# Data lines start

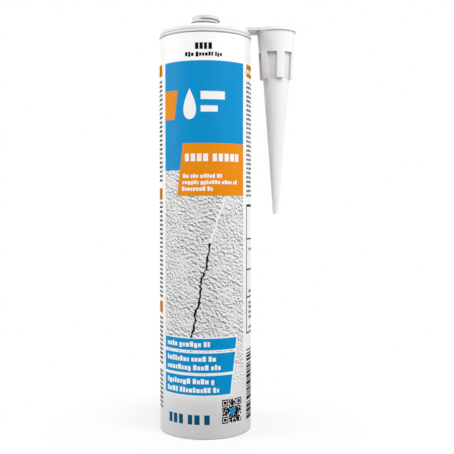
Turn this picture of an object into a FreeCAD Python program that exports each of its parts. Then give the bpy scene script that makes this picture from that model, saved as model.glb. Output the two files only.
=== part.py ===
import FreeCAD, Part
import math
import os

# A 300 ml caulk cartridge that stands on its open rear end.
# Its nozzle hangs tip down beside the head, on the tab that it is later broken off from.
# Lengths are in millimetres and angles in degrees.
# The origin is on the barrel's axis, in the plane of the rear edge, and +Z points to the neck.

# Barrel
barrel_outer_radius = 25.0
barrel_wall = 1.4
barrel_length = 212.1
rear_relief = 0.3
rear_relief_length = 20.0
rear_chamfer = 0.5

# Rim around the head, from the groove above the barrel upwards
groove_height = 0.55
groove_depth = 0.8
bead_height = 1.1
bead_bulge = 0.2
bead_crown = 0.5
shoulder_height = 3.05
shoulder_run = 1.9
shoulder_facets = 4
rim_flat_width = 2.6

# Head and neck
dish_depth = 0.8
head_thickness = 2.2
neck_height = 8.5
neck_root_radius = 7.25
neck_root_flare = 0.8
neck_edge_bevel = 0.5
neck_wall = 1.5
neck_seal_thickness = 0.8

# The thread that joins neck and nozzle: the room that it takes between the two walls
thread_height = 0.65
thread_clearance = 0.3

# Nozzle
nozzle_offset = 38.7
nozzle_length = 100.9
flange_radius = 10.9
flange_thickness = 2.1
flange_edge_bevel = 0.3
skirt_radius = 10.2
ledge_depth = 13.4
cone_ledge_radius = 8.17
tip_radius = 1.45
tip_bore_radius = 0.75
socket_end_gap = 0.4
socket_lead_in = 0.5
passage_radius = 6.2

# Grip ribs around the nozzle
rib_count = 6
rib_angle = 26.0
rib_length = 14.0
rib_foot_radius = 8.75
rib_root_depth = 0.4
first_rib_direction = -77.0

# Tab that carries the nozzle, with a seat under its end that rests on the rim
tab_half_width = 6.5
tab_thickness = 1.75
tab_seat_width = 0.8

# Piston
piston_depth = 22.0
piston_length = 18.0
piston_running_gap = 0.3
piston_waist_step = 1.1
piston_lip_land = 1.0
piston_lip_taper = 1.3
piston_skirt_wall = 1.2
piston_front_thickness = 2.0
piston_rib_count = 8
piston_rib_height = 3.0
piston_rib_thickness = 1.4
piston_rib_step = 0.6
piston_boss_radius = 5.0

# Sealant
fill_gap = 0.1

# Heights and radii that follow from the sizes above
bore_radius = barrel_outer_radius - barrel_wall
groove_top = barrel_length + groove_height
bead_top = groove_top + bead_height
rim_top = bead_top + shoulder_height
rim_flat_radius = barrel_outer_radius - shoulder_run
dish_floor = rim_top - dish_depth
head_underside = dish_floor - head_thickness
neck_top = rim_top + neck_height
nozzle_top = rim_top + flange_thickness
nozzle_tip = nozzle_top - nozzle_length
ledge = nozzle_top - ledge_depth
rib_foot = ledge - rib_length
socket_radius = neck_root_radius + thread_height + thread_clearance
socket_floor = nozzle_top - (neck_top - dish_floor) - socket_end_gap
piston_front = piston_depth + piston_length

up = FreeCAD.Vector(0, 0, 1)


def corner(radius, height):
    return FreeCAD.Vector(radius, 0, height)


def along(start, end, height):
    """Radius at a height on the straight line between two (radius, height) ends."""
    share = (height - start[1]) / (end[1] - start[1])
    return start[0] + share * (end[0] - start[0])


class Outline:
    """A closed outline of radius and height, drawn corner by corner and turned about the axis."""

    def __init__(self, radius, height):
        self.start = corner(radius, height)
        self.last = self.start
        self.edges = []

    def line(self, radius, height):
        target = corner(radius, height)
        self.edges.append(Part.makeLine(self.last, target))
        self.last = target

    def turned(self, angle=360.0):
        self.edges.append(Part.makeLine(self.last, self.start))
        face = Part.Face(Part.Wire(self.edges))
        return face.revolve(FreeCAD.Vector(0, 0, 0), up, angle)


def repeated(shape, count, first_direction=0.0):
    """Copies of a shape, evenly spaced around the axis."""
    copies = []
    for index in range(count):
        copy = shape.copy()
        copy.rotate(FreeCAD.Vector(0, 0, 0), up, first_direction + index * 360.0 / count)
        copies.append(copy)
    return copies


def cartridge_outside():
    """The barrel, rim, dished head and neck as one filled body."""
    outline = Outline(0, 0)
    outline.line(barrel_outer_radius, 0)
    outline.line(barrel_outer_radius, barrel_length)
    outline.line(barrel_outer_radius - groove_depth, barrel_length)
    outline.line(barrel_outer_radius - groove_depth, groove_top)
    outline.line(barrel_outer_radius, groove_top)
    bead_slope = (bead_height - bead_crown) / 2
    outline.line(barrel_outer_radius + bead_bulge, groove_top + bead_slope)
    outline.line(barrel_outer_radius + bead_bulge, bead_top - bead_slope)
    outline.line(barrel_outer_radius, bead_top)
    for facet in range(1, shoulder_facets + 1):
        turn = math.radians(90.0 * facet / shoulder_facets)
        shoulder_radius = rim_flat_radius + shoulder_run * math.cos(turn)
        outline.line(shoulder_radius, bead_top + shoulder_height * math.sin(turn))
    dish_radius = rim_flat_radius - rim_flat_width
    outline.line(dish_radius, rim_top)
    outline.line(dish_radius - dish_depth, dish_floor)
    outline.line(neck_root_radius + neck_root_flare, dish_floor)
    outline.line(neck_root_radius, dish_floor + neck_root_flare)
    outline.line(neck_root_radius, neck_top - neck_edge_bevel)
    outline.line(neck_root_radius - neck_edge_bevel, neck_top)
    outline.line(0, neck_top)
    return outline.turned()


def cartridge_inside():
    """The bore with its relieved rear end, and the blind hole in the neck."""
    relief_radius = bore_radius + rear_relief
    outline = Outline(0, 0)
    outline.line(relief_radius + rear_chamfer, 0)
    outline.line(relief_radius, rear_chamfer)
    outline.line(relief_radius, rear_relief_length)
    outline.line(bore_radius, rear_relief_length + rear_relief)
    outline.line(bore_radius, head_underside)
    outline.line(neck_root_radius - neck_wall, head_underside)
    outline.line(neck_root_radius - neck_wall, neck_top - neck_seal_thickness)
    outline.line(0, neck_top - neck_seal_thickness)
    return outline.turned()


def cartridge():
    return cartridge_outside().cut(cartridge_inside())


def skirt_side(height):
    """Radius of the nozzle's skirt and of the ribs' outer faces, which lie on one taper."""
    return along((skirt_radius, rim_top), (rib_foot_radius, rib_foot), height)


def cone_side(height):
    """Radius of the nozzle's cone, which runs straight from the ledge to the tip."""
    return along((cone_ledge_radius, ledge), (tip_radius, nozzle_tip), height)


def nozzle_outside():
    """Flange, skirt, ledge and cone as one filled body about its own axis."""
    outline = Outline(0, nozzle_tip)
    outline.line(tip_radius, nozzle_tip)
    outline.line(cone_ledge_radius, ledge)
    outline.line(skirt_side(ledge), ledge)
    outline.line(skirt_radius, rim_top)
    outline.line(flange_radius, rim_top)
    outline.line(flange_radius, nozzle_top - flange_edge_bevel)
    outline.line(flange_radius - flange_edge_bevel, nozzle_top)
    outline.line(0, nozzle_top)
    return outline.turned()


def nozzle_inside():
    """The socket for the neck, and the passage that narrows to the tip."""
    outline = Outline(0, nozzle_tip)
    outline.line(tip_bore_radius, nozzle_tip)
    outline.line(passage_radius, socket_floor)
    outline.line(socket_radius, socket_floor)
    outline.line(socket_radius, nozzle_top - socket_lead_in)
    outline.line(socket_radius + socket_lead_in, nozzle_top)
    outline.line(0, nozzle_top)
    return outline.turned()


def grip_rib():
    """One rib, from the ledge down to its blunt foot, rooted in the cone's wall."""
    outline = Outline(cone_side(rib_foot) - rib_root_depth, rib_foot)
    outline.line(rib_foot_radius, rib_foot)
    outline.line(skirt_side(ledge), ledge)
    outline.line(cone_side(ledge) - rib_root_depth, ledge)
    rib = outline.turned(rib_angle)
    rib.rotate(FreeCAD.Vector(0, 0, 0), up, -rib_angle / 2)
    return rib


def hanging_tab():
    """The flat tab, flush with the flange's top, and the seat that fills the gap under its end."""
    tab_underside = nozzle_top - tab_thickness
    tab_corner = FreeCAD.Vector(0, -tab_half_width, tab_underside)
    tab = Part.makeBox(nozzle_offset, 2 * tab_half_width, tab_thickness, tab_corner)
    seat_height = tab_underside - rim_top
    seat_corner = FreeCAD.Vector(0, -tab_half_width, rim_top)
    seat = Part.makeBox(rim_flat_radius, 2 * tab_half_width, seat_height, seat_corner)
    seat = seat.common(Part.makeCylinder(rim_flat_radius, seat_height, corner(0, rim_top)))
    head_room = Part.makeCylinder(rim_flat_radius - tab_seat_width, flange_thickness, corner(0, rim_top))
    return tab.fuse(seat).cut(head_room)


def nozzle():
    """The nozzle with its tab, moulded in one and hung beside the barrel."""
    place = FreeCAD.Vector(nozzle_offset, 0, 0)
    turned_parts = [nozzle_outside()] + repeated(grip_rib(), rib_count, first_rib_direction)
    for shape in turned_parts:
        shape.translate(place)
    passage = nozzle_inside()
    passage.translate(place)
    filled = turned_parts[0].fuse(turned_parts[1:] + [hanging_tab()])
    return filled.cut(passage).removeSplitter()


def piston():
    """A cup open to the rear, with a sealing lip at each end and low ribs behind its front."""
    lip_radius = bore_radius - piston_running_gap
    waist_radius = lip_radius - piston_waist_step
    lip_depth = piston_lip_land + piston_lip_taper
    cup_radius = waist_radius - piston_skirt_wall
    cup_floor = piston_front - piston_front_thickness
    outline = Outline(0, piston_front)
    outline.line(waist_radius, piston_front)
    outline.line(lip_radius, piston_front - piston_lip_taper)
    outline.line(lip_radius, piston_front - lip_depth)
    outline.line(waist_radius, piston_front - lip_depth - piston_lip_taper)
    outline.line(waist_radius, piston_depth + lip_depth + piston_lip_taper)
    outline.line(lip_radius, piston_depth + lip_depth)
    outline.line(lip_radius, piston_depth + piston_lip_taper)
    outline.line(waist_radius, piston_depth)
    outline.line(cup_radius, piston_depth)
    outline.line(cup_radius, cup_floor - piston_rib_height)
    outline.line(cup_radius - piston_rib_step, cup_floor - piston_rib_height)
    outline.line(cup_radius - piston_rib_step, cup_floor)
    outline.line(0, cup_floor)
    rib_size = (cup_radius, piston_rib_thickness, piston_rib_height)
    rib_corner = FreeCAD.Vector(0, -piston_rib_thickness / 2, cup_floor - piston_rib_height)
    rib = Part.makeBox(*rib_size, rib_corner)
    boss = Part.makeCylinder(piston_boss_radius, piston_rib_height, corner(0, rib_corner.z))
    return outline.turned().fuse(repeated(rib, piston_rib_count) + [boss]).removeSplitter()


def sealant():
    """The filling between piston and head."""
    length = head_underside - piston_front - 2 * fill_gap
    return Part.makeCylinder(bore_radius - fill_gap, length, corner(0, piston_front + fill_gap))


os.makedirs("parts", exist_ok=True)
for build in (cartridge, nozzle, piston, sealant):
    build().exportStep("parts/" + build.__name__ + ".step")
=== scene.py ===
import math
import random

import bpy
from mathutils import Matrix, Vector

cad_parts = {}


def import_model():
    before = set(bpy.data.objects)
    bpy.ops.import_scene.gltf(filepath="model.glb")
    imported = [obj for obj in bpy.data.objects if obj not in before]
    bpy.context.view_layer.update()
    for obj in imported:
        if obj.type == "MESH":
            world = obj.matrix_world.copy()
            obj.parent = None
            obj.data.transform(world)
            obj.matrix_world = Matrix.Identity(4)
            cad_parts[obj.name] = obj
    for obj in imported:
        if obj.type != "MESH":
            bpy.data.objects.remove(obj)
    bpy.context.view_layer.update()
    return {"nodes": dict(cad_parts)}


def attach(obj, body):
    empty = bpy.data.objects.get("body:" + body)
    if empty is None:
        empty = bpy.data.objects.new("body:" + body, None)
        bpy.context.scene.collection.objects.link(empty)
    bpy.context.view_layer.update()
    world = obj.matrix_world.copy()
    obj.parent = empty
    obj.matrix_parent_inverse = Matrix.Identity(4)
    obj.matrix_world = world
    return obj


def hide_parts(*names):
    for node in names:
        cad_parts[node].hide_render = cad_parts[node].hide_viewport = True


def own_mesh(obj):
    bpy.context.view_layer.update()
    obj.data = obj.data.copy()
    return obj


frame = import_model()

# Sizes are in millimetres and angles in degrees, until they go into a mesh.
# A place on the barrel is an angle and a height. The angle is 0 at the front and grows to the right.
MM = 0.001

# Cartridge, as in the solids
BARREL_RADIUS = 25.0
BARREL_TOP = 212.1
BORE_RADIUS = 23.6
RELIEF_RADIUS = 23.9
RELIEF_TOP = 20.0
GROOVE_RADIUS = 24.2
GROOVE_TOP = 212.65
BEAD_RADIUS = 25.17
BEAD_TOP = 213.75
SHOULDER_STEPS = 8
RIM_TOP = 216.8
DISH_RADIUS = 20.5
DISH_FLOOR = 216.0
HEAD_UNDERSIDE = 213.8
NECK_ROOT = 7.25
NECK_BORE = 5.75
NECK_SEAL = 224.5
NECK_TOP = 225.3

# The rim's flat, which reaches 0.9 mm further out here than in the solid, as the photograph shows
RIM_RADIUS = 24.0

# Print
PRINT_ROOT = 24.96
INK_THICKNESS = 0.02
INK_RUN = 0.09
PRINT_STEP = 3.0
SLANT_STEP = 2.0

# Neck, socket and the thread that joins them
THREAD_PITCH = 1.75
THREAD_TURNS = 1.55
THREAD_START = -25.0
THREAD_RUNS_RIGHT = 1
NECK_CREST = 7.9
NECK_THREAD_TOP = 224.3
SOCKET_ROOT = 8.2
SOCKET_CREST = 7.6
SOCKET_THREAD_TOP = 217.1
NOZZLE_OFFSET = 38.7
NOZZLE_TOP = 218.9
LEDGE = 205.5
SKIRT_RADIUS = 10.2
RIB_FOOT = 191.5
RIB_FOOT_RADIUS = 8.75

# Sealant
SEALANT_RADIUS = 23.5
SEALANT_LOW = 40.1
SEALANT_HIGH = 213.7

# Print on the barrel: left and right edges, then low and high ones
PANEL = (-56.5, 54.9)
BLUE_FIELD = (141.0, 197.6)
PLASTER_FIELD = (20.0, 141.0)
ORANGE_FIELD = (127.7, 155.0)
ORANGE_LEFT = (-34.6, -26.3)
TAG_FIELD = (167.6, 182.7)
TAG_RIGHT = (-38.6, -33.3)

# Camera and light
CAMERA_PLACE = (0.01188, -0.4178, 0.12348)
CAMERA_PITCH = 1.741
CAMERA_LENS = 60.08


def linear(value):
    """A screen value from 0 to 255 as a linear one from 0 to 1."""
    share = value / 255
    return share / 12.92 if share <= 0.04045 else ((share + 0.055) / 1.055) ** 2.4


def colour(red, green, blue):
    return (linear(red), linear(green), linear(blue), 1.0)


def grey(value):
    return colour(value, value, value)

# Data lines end

§ **Stated goal**: Quote the listing above from its first line to the line with "# The origin", inclusive, and add nothing.

§ **Task solution**:
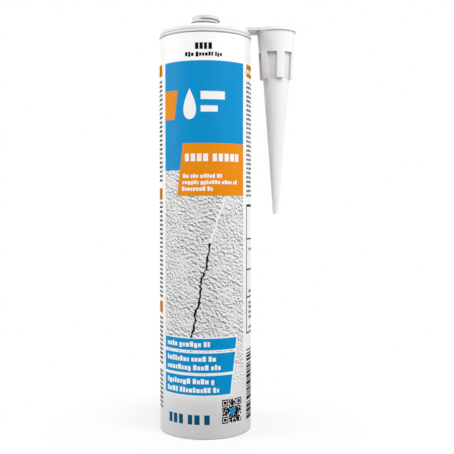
Turn this picture of an object into a FreeCAD Python program that exports each of its parts. Then give the bpy scene script that makes this picture from that model, saved as model.glb. Output the two files only.
=== part.py ===
import FreeCAD, Part
import math
import os

# A 300 ml caulk cartridge that stands on its open rear end.
# Its nozzle hangs tip down beside the head, on the tab that it is later broken off from.
# Lengths are in millimetres and angles in degrees.
# The origin is on the barrel's axis, in the plane of the rear edge, and +Z points to the neck.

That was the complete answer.